La riziculture constitue un élément essentiel de régulation et de durabilité des agroécosystèmes Camarguais. Le rendement moyen du riz Paddy* stagne autour de 5,5 tonnes par ha avec comme principale contrainte le contrôle des adventices. Quatre espèces sont particulièrement impactantes : la panisse (Echinochloa Crus-Galli), le riz « Crodo » (Oryza sativa) et les triangles (Bolboschoenus maritimus, B. mucronatus). Plus la biomasse de ces adventices croit plus le rendement du riz diminue. L'irrigation du riz avec l'eau douce du Rhône permet le lessivage du sel et garantit la fertilité des sols

 

L'Europe compte 450 000 ha de riziculture : 230 000 ha en Italie dans la plaine du Pô, 120 000 ha en Espagne et 15 000 ha pour la France en Camargue en 2016 (180 exploitations). La France importe 300.000 tonnes de riz blanc pour une production nationale de 55.000 tonnes de riz blanc soit une autonomie de 18%.

 

Historiquement le problème des adventices était contrôlé grâce au repiquage manuel qui permettait au riz de concurrencer ces adventices et au désherbage manuel. Depuis 1960, le contrôle se fait à l'aide d'herbicides dont les molécules se sont succédées au fil du temps. Mais aujourd'hui, seuls 6 herbicides sont autorisés en France (contre 18 en Espagne et 21 en Italie !) et les adventices deviennent de plus en plus résistantes à ces matières actives. L'Italie et l'Espagne qui cultivent le riz majoritairement en monoculture utilisent déjà des variétés de riz tolérantes à un herbicide spécifique (variétés Clearfield).

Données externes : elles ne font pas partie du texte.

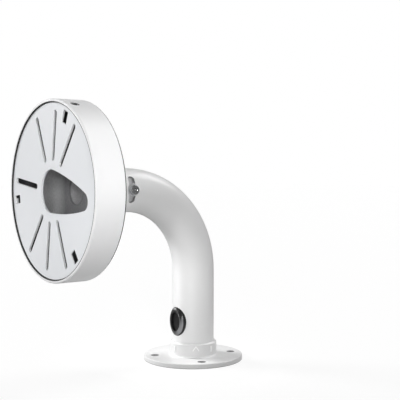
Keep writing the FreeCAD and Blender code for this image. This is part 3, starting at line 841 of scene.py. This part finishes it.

Les recherches menées par l'INRA en partenariat avec les producteurs montrent que des alternatives sont possibles :

  • Le faux semis réalisé entre le 25 mars et le 20 avril peut faire germer les graines des adventices et notamment les graines de panisses et de riz Crodo.
  • La rotation culturale dans les parcelles où la teneur en sel n'est pas trop contraignante, en introduisant la luzerne (sur 3-4 ans), le blé dur et le tournesol notamment.
  • Augmenter la densité de semis et le retarder d'une dizaine de jours pour avoir une levée rapide du fait de conditions climatiques plus favorables.
  • Le désherbage manuel, toujours utilisé par quelques producteurs en bio.
  • Le désherbage mécanique qui nécessite de semer le riz en ligne.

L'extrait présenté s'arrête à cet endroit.